Goglia was turned down by the Federal Aviation Administration after he recommended the agency require role-playing exercises to strengthen communication between pilots. Now, with an HBO budget behind him, Fielder vows to bring Goglia’s vision to life. There’s only one problem: He promised to deliver HBO a comedy series, and there’s nothing funny about plane crashes.
To begin his experiment to “revolutionize aviation safety,” Fielder recruits a first officer named Moody, who flies for a subsidiary of United Airlines. Fielder observes his daily routine — creepily sitting on the toilet as Moody brushes his teeth and witnessing an awkward conversation with his girlfriend on the phone.
Moody lives a couple hours away from his girlfriend, who works as a barista at Starbucks, and they don’t see each other too often. Eventually, he wants to move in with her and start a family, but he’s preoccupied with the seemingly random concern that she might fall in love with one of her customers and dump him. Fielder asks why Moody doesn’t bring up this concern with his girlfriend, but he shrugs and says, “If it’s gonna happen, it’s gonna happen.”
In other words, Moody is a co-pilot in his own life.
As Fielder hypothesizes that improving communication between pilots could reduce plane crashes, he’s curious about the first interaction between the captain and first officer. Moody tells him he almost never works with the same captain twice, so Fielder follows him to the airport to witness their first encounter. Of course, it all happens behind closed doors, in private pilot lounges. So, naturally, Fielder pivots to Plan B: constructing an exact replica of Moody’s home airport and filling it with dozens of actors to play travelers, airport staffers and pilots. In the replica pilot lounge, Fielder observes Moody’s interaction (or lack thereof) with his captain, who is, of course, played by an actor. The two men sit a few seats over from each other, and yet they don’t exchange even one word. According to Moody, this is standard protocol, as the two pilots typically meet once inside the cockpit.
“Talking to other people is never easy, no matter how close you get to them,” Fielder narrates. He pops into an “intervention” training, a short presentation required by the FAA that instructs co-pilots to “speak up when uncomfortable.” He realizes that what’s missing in the training is an emotional connection. “Maybe the answers I was seeking weren’t in Moody’s airport. They were in Moody’s heart,” Fielder says.

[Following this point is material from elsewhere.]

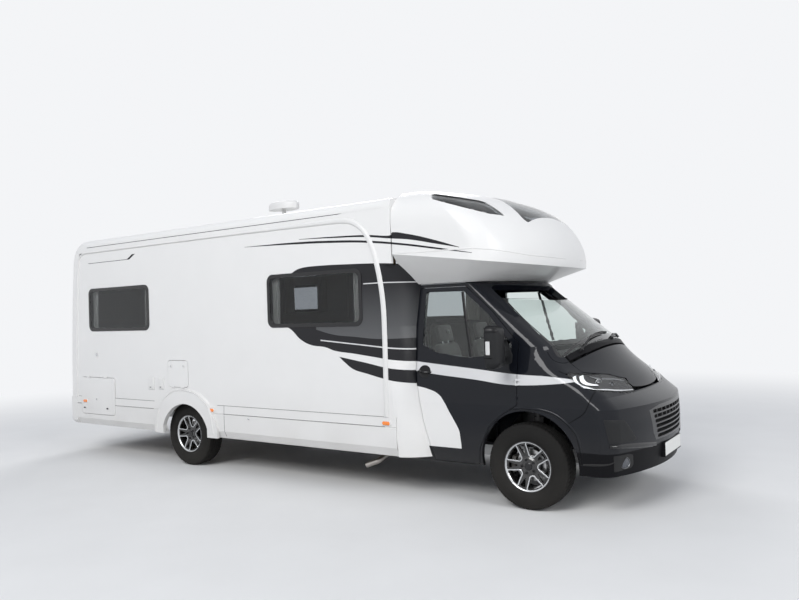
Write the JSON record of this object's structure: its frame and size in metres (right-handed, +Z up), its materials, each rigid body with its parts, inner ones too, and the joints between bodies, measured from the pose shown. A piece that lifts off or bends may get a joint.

So, he brings Moody’s girlfriend to the fake airport and spells out his experiment without subtlety: “I’ve always found that the relationships where I avoided talking about my true feelings were the ones that crashed the hardest.”
Fielder believes Moody’s inability to voice his concerns to his girlfriend is a microcosm of the broader, sometimes fatal issue of co-pilots failing to confront their captain during a flight. So he dresses Moody’s girlfriend in a pilot uniform and puts her in the captain’s seat. Before the flight simulation starts, he tells Moody to grab the controls whenever he feels his concerns are being ignored. “Maybe this is something that the FAA never considered: that you could use the emotions from pilots’ personal relationships to train them for the cockpit,” Fielder says.
While “in the air,” Moody finally breaches the topic and asks his girlfriend about potential suitors at Starbucks. It turns out she has a recurring customer named Angel, who bought her an anklet and other gifts. Moody asks her if she gets “hit on a lot” at work, and when she dismissively says yes, he grabs the controls. It’s an awkward conversation — Moody says Angel is trying to steal his girl, but she insists the flowers he bought her were nothing but a “friend gift.”
After a few excruciating minutes, the simulation ends. But has Moody actually landed the proverbial plane? “That was a great conversation,” he says to Fielder, but his girlfriend’s face tells a different story. In a tense chat outside the plane, the young couple don’t smile for the cameras. Something has ruptured in their relationship. Seatbelts on: there’s more turbulence ahead.